Dikisahkan bahwa ketika Lukman tidur siang, Allah memerintahkan sebagian malaikat, seraya berseru: Hai Lukman, maukah engkau dijadikan khalifah (penguasa) di muka bumi ini, yang memerintahkan dan mengadili manusia dengan benar?
Suara menjawab: Jika saya disuruh memilih oleh Allah, saya akan mengambil sehat dan tidak mau mengambil bala atau sakit. Namun, jika khalifah itu ditetapkan terhadap saya maka saya dengar dan taat. Karena saya yakin, jika Allah mendudukkan saya dalam posisi itu, pasti Allah akan menolong dan menjaga saya.
Mengapa, ya Lukman? tanya malaikat dengan suara yang tidak kelihatan rupanya. Lukman menjawab: Karena pemerintahan atau kekuasan adalah kedudukan yang paling berat dan paling keras, yang diselubungi dengan kezaliman dari setiap tempat dan penjuru. Jika beres dalam menjalankannya maka ia pantas meraih keselamatan, tapi jika salah maka salah (menyimpang) pula dalam meniti jalan menuju surga.
Barang siapa yang hina dan nista di dunia, tapi mulia dan terhormat di akhirat. Maka itu lebih baik daripada mulia di dunia tapi hina di akhirat. Dan barang siapa yang memilih dunia ketimbang akhirat maka dunia teramat remeh dan sungguh tak berarti, sementara akhirat tak bisa diraih. Malaikat takjub dan terpukau dengan indahnya kata-kata Lukman. Dalam tidurnya itu, Allah menganugerahinya hikmah. Begitu sadar dan terbangun, ujaran Lukman pun menjadi sarat dengan hikmah.

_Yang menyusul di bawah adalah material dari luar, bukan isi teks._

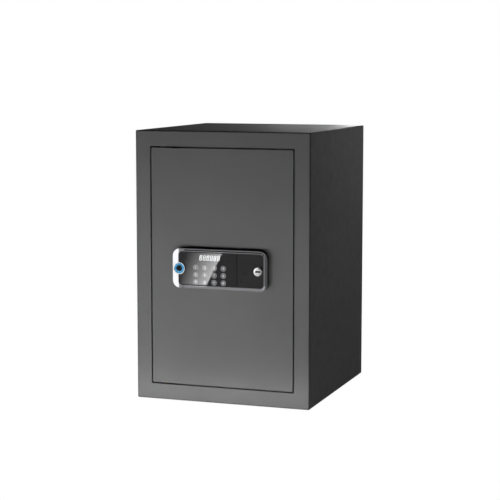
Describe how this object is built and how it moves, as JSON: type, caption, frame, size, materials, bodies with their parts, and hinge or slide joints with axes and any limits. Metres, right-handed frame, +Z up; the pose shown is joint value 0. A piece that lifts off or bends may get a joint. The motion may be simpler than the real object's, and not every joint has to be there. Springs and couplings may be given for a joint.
{
  "type": "in room safe",
  "caption": "Upright steel safe with an inset door, live bolts, a black touch lock panel with display, fingerprint sensor and emergency key, and a carpeted shelf.",
  "frame": {"origin": "centre of the bounding box's base, on the surface that the safe stands on", "axes": "+Z up, the door faces -Y, the door's hinge is on the -X side"},
  "size_m": [0.35, 0.388, 0.52],
  "materials": {
    "body_paint": "satin graphite powder coat with a fine orange peel",
    "inner_paint": "satin powder coat",
    "chrome": "polished, slightly dark",
    "lock_chrome": "polished",
    "panel_glass": "black glass, very glossy",
    "panel_gloss": "gloss black",
    "black_plastic": "fine moulded texture",
    "sensor_black": "satin black window",
    "blue_light": "blue translucent light guide",
    "clear_plastic": "clear light guide",
    "steel": "bright zinc plate",
    "zinc_screws": "zinc plated",
    "brass": "plain machined",
    "gearbox_casting": "die cast",
    "circuit_board": "green solder mask",
    "board_parts": "moulded",
    "carpet": "needle felt carpet",
    "felt": "black felt strip",
    "red_plastic": "gloss red",
    "battery_skin": "printed sleeve",
    "contact_metal": "nickel plated",
    "lead_cover": "PVC cover"
  },
  "bodies": {
    "cabinet": {"cabinet_wrap": "body_paint", "front_frame": "body_paint", "rear_panel": "body_paint", "hinge_plates": "body_paint", "thrust_washer": "brass", "door_stops": "felt", "strike_channel": "body_paint", "shelf_brackets": "body_paint", "floor_carpet": "carpet"},
    "door": {"barrel_nut": "steel", "battery_cells": "battery_skin", "battery_contacts": "contact_metal", "battery_lead": "lead_cover", "battery_tray": "black_plastic", "board_components": "board_parts", "board_screws": "zinc_screws", "board_standoffs": "steel", "bolt_guides": "steel", "carriage_spacers": "steel", "control_board": "circuit_board", "cover_screws": "zinc_screws", "display_module": "black_plastic", "door_casing": "inner_paint", "door_plate": "body_paint", "drive_motor": "steel", "fascia_end_plate": "panel_gloss", "fingerprint_sensor": "sensor_black", "gearbox_screws": "zinc_screws", "hinge_blocks": "steel", "hinge_pins": "steel", "hinge_side_dead_bar": "steel", "inner_cover": "inner_paint", "key_light_guides": "clear_plastic", "limit_switches": "black_plastic", "lock_barrel": "lock_chrome", "motor_lead": "lead_cover", "panel_bezel": "chrome", "panel_cable": "lead_cover", "panel_housing": "black_plastic", "panel_screws": "zinc_screws", "reset_switch": "black_plastic", "sensor_bezel": "chrome", "sensor_light_ring": "blue_light", "shoulder_screws": "zinc_screws", "touch_board": "circuit_board", "touch_glass": "panel_glass", "worm_gearbox": "gearbox_casting"},
    "bolts": {"bolt_carriage": "steel", "live_bolts": "steel", "bolt_screws": "zinc_screws", "bolt_rack": "steel"},
    "pinion": {"drive_pinion": "brass", "output_shaft": "steel"},
    "key_cylinder": {"key_plug": "lock_chrome", "key_cam": "steel", "cam_screw": "zinc_screws"},
    "reset_cap": {"reset_button": "red_plastic"},
    "battery_cover": {"battery_lid": "black_plastic"},
    "lift_out_shelf": {"shelf": "body_paint", "shelf_carpet": "carpet"}
  },
  "joints": [
    {"name": "door_swing", "type": "hinge", "parent": "cabinet", "child": "door", "pos_m": [-0.1185, -0.166, 0.26], "axis": [0, 0, -1], "range_deg": [0, 100]},
    {"name": "bolt_slide", "type": "slide", "parent": "door", "child": "bolts", "axis": [1, 0, 0], "range_m": [0, 0.022]},
    {"name": "pinion_spin", "type": "hinge", "parent": "door", "child": "pinion", "pos_m": [0.045, -0.151, 0.216], "axis": [0, 1, 0], "range_deg": [0, 141]},
    {"name": "key_turn", "type": "hinge", "parent": "door", "child": "key_cylinder", "pos_m": [0.0786, -0.176, 0.26], "axis": [0, 1, 0], "range_deg": [0, 90]},
    {"name": "reset_press", "type": "slide", "parent": "door", "child": "reset_cap", "axis": [0, -1, 0], "range_m": [0, 0.002], "stiffness_N_per_m": 300},
    {"name": "battery_lid_slide", "type": "slide", "parent": "door", "child": "battery_cover", "axis": [0, 0, -1], "range_m": [0, 0.065]},
    {"name": "shelf_lift", "type": "slide", "parent": "cabinet", "child": "lift_out_shelf", "axis": [0, 0, 1], "range_m": [0, 0.06]}
  ],
  "couplings": [
    {"joint": "pinion_spin", "follows": "bolt_slide", "rad_per_m": 111.11}
  ]
}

Nabi Daud juga tertolong oleh Lukman dengan tutur katanya yang penuh hikmah ini, sehingga ia pun berucap: Berbahagialah engkau hai Lukman, engkau telah diberikan hikmah dan dipalingkan darimu bala bencana. Sementara Daud dianugerahi khilafah (kekuasaan), lalu diuji dengan hukum dan fitnah.

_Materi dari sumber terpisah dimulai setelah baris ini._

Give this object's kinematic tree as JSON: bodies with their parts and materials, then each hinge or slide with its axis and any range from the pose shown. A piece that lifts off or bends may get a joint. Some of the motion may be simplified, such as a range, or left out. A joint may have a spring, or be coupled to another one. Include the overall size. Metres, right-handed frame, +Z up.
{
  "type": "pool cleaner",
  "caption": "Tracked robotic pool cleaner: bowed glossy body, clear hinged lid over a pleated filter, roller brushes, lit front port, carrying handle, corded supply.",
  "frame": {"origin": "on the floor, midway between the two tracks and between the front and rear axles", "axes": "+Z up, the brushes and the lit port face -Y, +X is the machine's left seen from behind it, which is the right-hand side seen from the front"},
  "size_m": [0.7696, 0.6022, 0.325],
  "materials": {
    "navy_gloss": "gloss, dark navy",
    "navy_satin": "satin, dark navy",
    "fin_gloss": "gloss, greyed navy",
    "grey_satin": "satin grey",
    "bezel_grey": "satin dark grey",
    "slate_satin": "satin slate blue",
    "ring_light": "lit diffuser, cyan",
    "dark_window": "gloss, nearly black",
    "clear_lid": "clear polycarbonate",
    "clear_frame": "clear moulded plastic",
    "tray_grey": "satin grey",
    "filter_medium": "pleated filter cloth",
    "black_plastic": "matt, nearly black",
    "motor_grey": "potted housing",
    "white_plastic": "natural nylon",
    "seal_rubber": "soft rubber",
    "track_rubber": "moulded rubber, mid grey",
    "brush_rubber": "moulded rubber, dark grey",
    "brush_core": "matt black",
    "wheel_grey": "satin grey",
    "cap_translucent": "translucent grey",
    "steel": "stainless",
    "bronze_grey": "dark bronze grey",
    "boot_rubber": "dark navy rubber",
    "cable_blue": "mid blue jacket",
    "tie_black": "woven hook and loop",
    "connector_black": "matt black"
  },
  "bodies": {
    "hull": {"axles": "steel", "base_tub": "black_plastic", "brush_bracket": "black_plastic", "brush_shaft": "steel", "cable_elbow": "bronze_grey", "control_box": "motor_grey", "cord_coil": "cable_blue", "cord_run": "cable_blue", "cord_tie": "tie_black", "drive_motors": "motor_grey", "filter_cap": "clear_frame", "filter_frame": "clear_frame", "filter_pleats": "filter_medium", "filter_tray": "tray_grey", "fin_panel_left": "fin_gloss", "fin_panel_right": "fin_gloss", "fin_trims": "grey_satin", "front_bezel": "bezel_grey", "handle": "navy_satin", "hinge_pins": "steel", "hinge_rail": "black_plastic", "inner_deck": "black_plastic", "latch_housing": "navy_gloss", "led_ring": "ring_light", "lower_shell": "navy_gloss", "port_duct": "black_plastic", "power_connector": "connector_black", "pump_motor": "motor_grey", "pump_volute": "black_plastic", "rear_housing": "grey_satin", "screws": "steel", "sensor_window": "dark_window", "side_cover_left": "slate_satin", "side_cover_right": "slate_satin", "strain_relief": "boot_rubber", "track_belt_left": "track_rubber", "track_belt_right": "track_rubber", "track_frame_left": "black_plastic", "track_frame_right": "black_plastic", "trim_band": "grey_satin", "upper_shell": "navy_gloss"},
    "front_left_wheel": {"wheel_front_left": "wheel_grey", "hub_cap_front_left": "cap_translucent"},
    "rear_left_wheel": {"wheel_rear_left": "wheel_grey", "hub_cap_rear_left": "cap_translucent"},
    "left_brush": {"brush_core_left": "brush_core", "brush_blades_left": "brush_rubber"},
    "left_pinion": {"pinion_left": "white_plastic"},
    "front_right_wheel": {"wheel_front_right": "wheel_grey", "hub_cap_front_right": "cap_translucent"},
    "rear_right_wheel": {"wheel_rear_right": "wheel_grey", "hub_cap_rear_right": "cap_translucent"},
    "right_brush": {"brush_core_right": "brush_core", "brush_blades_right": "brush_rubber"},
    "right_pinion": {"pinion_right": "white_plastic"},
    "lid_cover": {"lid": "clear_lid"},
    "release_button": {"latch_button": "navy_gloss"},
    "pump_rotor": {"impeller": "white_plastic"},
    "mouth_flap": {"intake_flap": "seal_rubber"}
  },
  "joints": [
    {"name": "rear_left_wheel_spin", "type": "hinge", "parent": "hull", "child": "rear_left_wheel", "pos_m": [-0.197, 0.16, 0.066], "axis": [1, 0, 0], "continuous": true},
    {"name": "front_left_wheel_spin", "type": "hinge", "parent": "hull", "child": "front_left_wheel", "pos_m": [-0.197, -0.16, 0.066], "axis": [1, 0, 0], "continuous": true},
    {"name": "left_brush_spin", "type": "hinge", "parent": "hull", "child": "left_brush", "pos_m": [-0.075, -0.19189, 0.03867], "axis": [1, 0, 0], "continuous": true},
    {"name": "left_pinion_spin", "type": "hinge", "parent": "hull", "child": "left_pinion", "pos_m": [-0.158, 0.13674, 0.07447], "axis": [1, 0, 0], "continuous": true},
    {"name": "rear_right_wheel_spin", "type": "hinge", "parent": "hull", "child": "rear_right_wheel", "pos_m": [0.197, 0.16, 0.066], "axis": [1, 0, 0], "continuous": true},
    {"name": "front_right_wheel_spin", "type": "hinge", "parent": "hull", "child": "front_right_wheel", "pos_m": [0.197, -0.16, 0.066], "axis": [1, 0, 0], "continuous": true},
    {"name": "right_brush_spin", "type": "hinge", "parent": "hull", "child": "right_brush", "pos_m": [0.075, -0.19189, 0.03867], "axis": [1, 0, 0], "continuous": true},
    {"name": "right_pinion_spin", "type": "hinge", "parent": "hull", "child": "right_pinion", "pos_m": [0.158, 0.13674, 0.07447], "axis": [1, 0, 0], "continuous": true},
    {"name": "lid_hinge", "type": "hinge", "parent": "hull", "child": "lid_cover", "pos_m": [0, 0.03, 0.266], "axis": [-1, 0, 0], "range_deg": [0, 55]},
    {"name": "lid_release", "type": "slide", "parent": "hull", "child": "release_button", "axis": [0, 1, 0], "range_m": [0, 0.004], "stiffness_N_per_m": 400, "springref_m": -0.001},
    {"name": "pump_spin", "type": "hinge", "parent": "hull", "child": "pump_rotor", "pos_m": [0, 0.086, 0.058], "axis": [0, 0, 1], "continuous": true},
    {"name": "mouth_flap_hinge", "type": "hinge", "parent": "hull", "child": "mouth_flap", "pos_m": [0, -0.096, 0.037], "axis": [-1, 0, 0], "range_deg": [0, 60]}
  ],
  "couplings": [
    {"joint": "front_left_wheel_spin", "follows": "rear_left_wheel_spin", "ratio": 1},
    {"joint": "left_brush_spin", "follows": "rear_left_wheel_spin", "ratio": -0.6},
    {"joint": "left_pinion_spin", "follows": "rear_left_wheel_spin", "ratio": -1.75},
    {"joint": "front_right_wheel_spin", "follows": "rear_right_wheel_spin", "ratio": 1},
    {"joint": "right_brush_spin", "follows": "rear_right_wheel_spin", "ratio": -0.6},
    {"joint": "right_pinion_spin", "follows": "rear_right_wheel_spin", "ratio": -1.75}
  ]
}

Kata-kata hikmah Lukman tersebut menemukan justifikasinya pada era sekarang ini, ketika banyak pemimpin dan pemegang kekuasaan terseret ke dalam kesombongan dan perilaku zalim. Bukan hanya terhadap orang lain, tapi juga zalim terhadap dirinya sendirinya. Dengan menghalalkan segala macam cara dan bahkan menistakan agama.
Di level kekuasaan dan kepemimpinan yang paling bawah, di desa misalnya, sering dijumpai tokoh yang tadinya taat beragama dan berlatar belakang santri. Ketika masuk ke dalam lingkaran kekuasaan, tak tahan dengan godaan, akhirnya ambruk di tengah jalan. Nilai akhlak dan muruah tercerabut dari dirinya. Demikian pula, banyak pemimpin dan pemegang kekuasaan di dunia ini yang melakukan tindakan keji dan biadab, lantaran merasa dirinya berkuasa.
Begitulah pesona kekuasaan, wajar jika banyak guru spiritual emoh terhadap jabatan atau kekuasaan (riyasah) ini. Kendati begitu, masih banyak tokoh pemimpin dunia yang memoles bumi ini dengan nilai-nilai Ilahi, yang menebarkan kedamaian dan kenyamanan bagi penghuninya.
Mereka menyadari sepenuhnya, sebagaimana banyak amanat lainnya, kepemimpinan dan kekuasaan juga merupakan jembatan menuju Ilahi, yang rapor-nya kelak akan dijumpai di hadapan-Nya. Hai manusia, sesungguhnya kamu telah bekerja dengan sungguh-sungguh menuju Tuhanmu, maka pasti kamu akan menemui-Nya. (QS al-Insyiqaq [84]: 6).